Task statement: Output the records. Match them exactly.

(JSON records of objects)

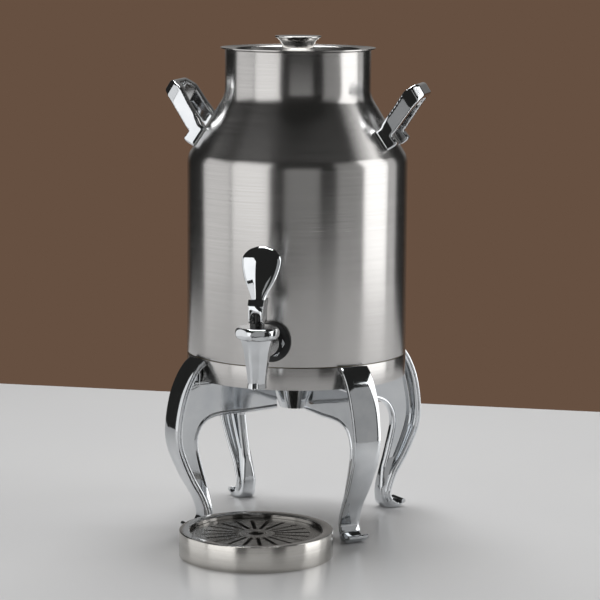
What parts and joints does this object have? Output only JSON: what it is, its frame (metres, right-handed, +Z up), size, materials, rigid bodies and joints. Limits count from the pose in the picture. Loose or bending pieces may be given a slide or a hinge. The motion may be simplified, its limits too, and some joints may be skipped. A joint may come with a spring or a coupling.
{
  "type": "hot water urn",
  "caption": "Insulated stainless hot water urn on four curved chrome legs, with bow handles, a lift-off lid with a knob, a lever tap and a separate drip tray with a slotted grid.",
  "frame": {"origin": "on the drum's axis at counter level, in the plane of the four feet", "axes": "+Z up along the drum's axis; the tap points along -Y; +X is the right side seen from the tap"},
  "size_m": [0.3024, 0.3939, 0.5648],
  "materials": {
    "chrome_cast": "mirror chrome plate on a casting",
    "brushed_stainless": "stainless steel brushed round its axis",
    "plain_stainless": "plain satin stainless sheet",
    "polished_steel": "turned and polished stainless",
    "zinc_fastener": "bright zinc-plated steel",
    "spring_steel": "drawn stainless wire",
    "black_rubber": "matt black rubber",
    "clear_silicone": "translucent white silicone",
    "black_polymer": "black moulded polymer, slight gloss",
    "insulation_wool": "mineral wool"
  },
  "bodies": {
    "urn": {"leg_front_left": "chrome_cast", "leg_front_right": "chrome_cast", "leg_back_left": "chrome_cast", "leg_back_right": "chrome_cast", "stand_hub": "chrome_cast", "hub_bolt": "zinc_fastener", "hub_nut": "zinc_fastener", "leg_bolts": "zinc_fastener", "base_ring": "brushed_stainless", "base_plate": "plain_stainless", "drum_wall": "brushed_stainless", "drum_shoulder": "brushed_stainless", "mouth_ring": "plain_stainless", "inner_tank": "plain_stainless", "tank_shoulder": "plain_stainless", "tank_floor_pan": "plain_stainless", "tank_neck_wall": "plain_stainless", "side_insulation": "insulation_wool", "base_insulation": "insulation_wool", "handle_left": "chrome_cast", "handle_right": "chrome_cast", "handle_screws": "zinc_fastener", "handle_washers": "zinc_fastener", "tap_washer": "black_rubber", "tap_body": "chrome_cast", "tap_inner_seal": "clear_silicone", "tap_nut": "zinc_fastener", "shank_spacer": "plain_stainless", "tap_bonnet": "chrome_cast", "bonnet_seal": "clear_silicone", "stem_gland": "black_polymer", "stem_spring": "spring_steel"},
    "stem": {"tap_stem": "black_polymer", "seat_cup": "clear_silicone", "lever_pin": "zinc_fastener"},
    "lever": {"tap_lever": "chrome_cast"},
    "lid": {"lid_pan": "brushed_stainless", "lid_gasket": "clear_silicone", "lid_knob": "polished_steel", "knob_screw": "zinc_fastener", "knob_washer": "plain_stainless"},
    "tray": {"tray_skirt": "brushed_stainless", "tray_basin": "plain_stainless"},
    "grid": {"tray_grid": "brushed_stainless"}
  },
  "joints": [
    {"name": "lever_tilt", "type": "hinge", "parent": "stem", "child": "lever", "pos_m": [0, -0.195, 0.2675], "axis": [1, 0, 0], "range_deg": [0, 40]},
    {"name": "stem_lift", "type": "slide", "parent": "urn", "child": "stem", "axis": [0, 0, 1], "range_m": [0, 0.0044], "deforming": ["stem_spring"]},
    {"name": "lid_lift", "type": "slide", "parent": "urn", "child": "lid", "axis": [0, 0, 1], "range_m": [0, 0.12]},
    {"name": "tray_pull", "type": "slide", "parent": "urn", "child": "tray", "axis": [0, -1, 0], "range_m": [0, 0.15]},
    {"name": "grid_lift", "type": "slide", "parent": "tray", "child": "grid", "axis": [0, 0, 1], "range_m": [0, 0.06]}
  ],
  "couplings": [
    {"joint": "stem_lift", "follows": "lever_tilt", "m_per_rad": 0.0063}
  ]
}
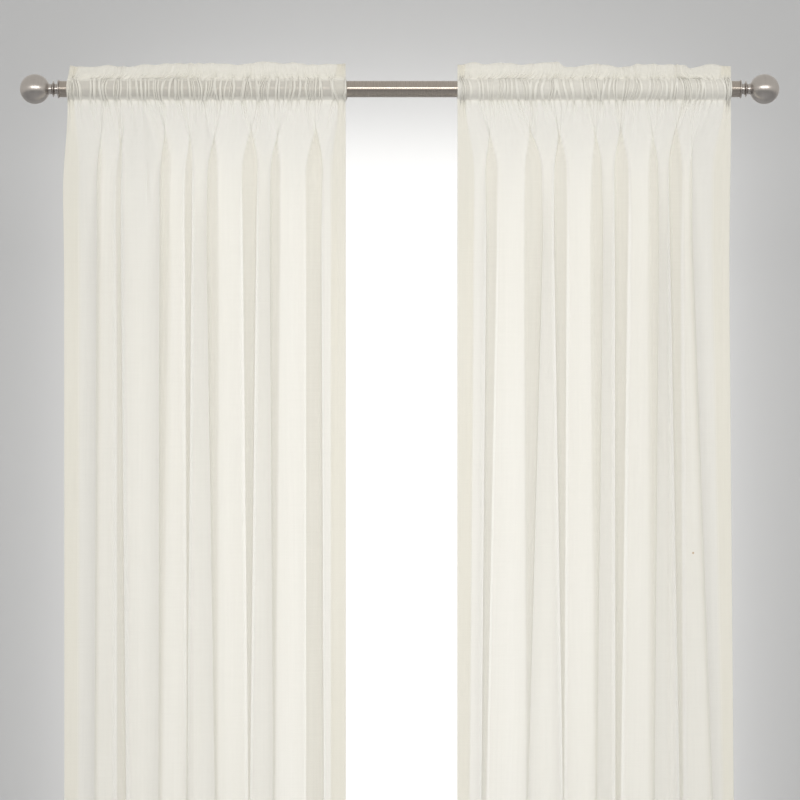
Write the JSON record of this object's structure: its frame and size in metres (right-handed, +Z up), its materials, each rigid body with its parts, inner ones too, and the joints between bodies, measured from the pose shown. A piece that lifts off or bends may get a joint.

Solution below:
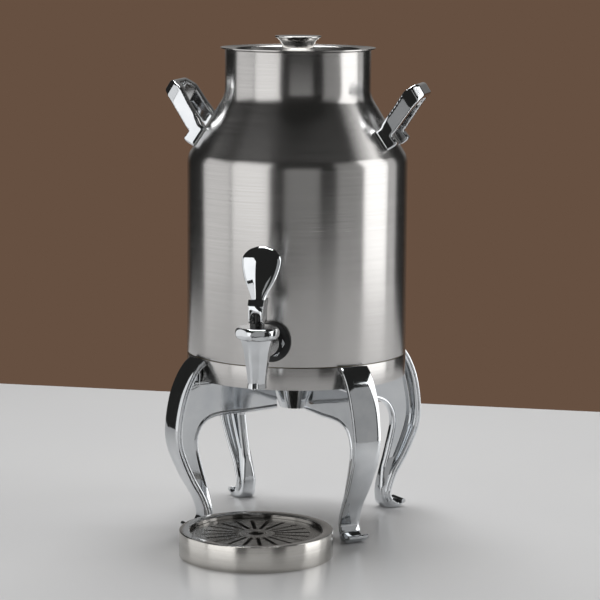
What parts and joints does this object have? Output only JSON: what it is, its frame (metres, right-handed, +Z up), size, materials, rigid bodies and joints. Limits count from the pose in the picture. Loose or bending pieces may be given a slide or a hinge. The motion may be simplified, its limits too, and some joints may be skipped. A joint may come with a spring or a coupling.
{
  "type": "hot water urn",
  "caption": "Insulated stainless hot water urn on four curved chrome legs, with bow handles, a lift-off lid with a knob, a lever tap and a separate drip tray with a slotted grid.",
  "frame": {"origin": "on the drum's axis at counter level, in the plane of the four feet", "axes": "+Z up along the drum's axis; the tap points along -Y; +X is the right side seen from the tap"},
  "size_m": [0.3024, 0.3939, 0.5648],
  "materials": {
    "chrome_cast": "mirror chrome plate on a casting",
    "brushed_stainless": "stainless steel brushed round its axis",
    "plain_stainless": "plain satin stainless sheet",
    "polished_steel": "turned and polished stainless",
    "zinc_fastener": "bright zinc-plated steel",
    "spring_steel": "drawn stainless wire",
    "black_rubber": "matt black rubber",
    "clear_silicone": "translucent white silicone",
    "black_polymer": "black moulded polymer, slight gloss",
    "insulation_wool": "mineral wool"
  },
  "bodies": {
    "urn": {"leg_front_left": "chrome_cast", "leg_front_right": "chrome_cast", "leg_back_left": "chrome_cast", "leg_back_right": "chrome_cast", "stand_hub": "chrome_cast", "hub_bolt": "zinc_fastener", "hub_nut": "zinc_fastener", "leg_bolts": "zinc_fastener", "base_ring": "brushed_stainless", "base_plate": "plain_stainless", "drum_wall": "brushed_stainless", "drum_shoulder": "brushed_stainless", "mouth_ring": "plain_stainless", "inner_tank": "plain_stainless", "tank_shoulder": "plain_stainless", "tank_floor_pan": "plain_stainless", "tank_neck_wall": "plain_stainless", "side_insulation": "insulation_wool", "base_insulation": "insulation_wool", "handle_left": "chrome_cast", "handle_right": "chrome_cast", "handle_screws": "zinc_fastener", "handle_washers": "zinc_fastener", "tap_washer": "black_rubber", "tap_body": "chrome_cast", "tap_inner_seal": "clear_silicone", "tap_nut": "zinc_fastener", "shank_spacer": "plain_stainless", "tap_bonnet": "chrome_cast", "bonnet_seal": "clear_silicone", "stem_gland": "black_polymer", "stem_spring": "spring_steel"},
    "stem": {"tap_stem": "black_polymer", "seat_cup": "clear_silicone", "lever_pin": "zinc_fastener"},
    "lever": {"tap_lever": "chrome_cast"},
    "lid": {"lid_pan": "brushed_stainless", "lid_gasket": "clear_silicone", "lid_knob": "polished_steel", "knob_screw": "zinc_fastener", "knob_washer": "plain_stainless"},
    "tray": {"tray_skirt": "brushed_stainless", "tray_basin": "plain_stainless"},
    "grid": {"tray_grid": "brushed_stainless"}
  },
  "joints": [
    {"name": "lever_tilt", "type": "hinge", "parent": "stem", "child": "lever", "pos_m": [0, -0.195, 0.2675], "axis": [1, 0, 0], "range_deg": [0, 40]},
    {"name": "stem_lift", "type": "slide", "parent": "urn", "child": "stem", "axis": [0, 0, 1], "range_m": [0, 0.0044], "deforming": ["stem_spring"]},
    {"name": "lid_lift", "type": "slide", "parent": "urn", "child": "lid", "axis": [0, 0, 1], "range_m": [0, 0.12]},
    {"name": "tray_pull", "type": "slide", "parent": "urn", "child": "tray", "axis": [0, -1, 0], "range_m": [0, 0.15]},
    {"name": "grid_lift", "type": "slide", "parent": "tray", "child": "grid", "axis": [0, 0, 1], "range_m": [0, 0.06]}
  ],
  "couplings": [
    {"joint": "stem_lift", "follows": "lever_tilt", "m_per_rad": 0.0063}
  ]
}
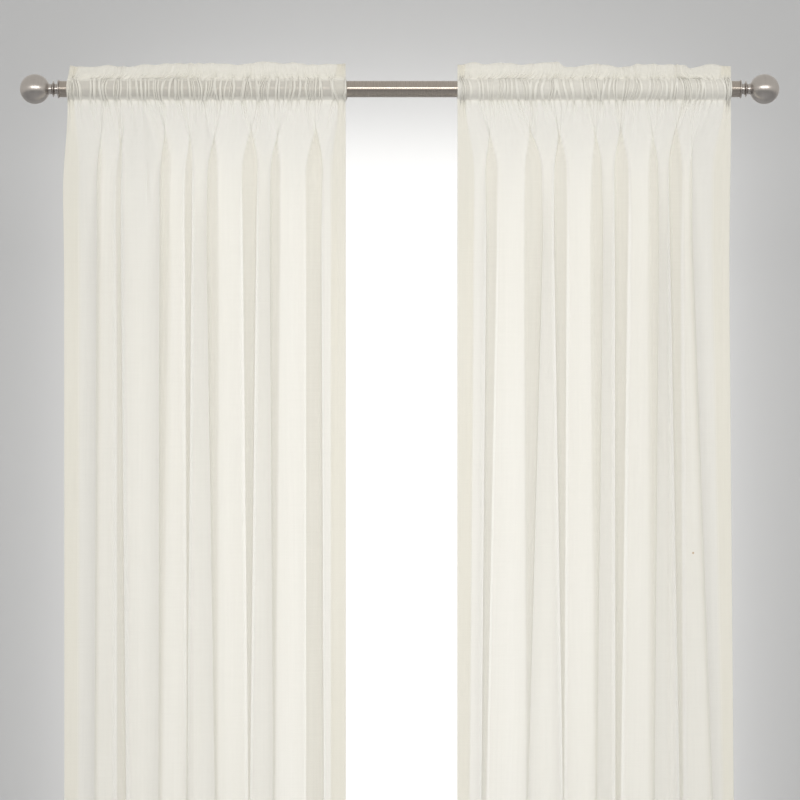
Write the JSON record of this object's structure: its frame and size in metres (right-handed, +Z up), its materials, each rigid body with its parts, inner ones too, and the joints between bodies, measured from the pose shown. A piece that lifts off or bends may get a joint.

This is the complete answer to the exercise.